Je ne sais pas très bien ce que cela veut dire... Si l’on est engagé par rapport à la vie, par rapport à ce que l’on croit, par rapport à une volonté de ne pas être neutre, d’ailleurs le simple geste de prendre un stylo et de monter sur scène est déjà un acte engagé je trouve, alors oui, mes chansons sont humainement engagées. Si c’est au sens militant, non, parce que j’aurais l’impression d’exploiter un filon. Il y a des choses qui m’énervent et je le dis. Tout comme la chanson féministe. Si c’est parce que je suis une femme et que je profite de la chance que j’ai de pouvoir m’exprimer sans me faire balancer de l’acide sur le visage, alors oui, je suis féministe. Si je suis énervée parce qu’il y a des pays où la vache est sacrée et la femme ne l’est pas, alors oui, je fais de la chanson féministe. Mais si c’est au sens MLF du terme, non.
Sans être une question féministe d’ailleurs, est-ce plus difficile d’arriver à s’imposer lorsqu’on est une femme ?
Je vais juste relater une observation que j’ai faite. Sur scène, je précise de manière relativement pataude et lourde que c’est moi qui écris toutes mes chansons. Je déteste faire ça, mais je le dis systématiquement car si je ne le fais pas, il y a toujours quelqu’un qui vient me voir pour me demander qui est mon parolier. Quand Sanseverino chante, par exemple, il est tellement impliqué dans son univers qu’il est évident que ça vient de lui. Eh bien moi non... Mes chansons ont pourtant bien le regard d’une femme. Je crois que ça répond à votre question !

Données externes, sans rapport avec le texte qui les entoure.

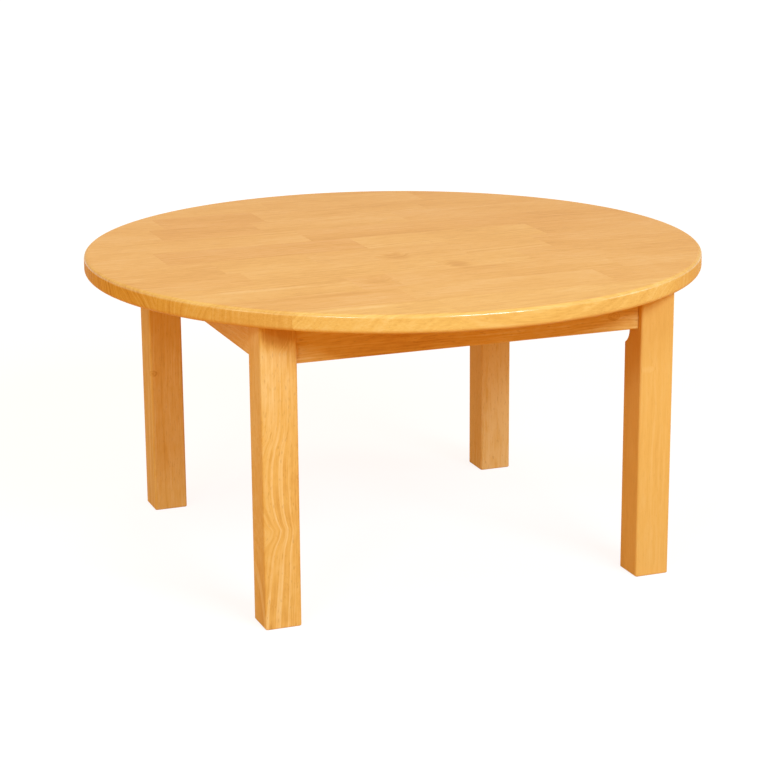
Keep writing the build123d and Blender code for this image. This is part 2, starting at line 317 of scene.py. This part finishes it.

Parmi vos rencontres, deux ont été très marquantes : Allain Leprest et Anne Sylvestre.
Oui, ce sont deux rencontres déterminantes pour moi. J’ai écrit ma première chanson le jour où j’ai vu Allain Leprest sur scène. J’ai découvert que la chanson, ce n’était pas seulement Brel, Brassens, Aznavour, Barbara, Renaud, Higelin, Thiéfaine, j’en passe et des meilleurs... mais que ça pouvait être dans un petit lieu. Là, c’était à La folie en tête, un bar de la Butte aux Cailles à Paris. Son écriture et sa présence m’ont fait un choc. J’ai réalisé que c’était une aventure qui existait encore, que ce n’était pas forcément quelque chose d’irréalisable, mais au contraire d’accessible.
Je me suis donc lancée et, très vite, j’ai rencontré Anne Sylvestre. Elle a été fabuleuse. Elle est venue me voir dans la cave du Limonaire et m’a embrassée en me disant : « Tes textes sont fabuleux, si tu as besoin de quoi que ce soit, voilà mon numéro de téléphone, n’hésite pas. » Le fait est que quelque temps plus tard, je faisais le Sentier des Halles et lui ai demandé de me marrainer, chose qu’elle a faite. Ensuite, elle m’a prise en première partie à l’Auditorium de Saint-Germain.
Il y a deux, trois ans, j’étais un peu dans le creux de la vague. Je venais d’accoucher et, souvent, les professionnels croient qu’on a des gestations de mammifères marins [rires !]. « Elle est enceinte, ça va durer trois ans...» J’avais l’impression d’avoir été oubliée. Elle m’a appelée pour savoir comment j’allais. Nous avons passé une soirée entière toutes les deux, je lui ai montré ce que je venais d’écrire, elle m’a vraiment redonné courage ! Et puis, en la voyant tous les soirs des coulisses de l’Auditorium, j’ai énormément appris. C’est une rencontre à la fois artistique et humaine. Anne Sylvestre est une grande dame de la chanson.
D’autres rencontres, comme celle de Giovanni Mirabassi, votre compositeur.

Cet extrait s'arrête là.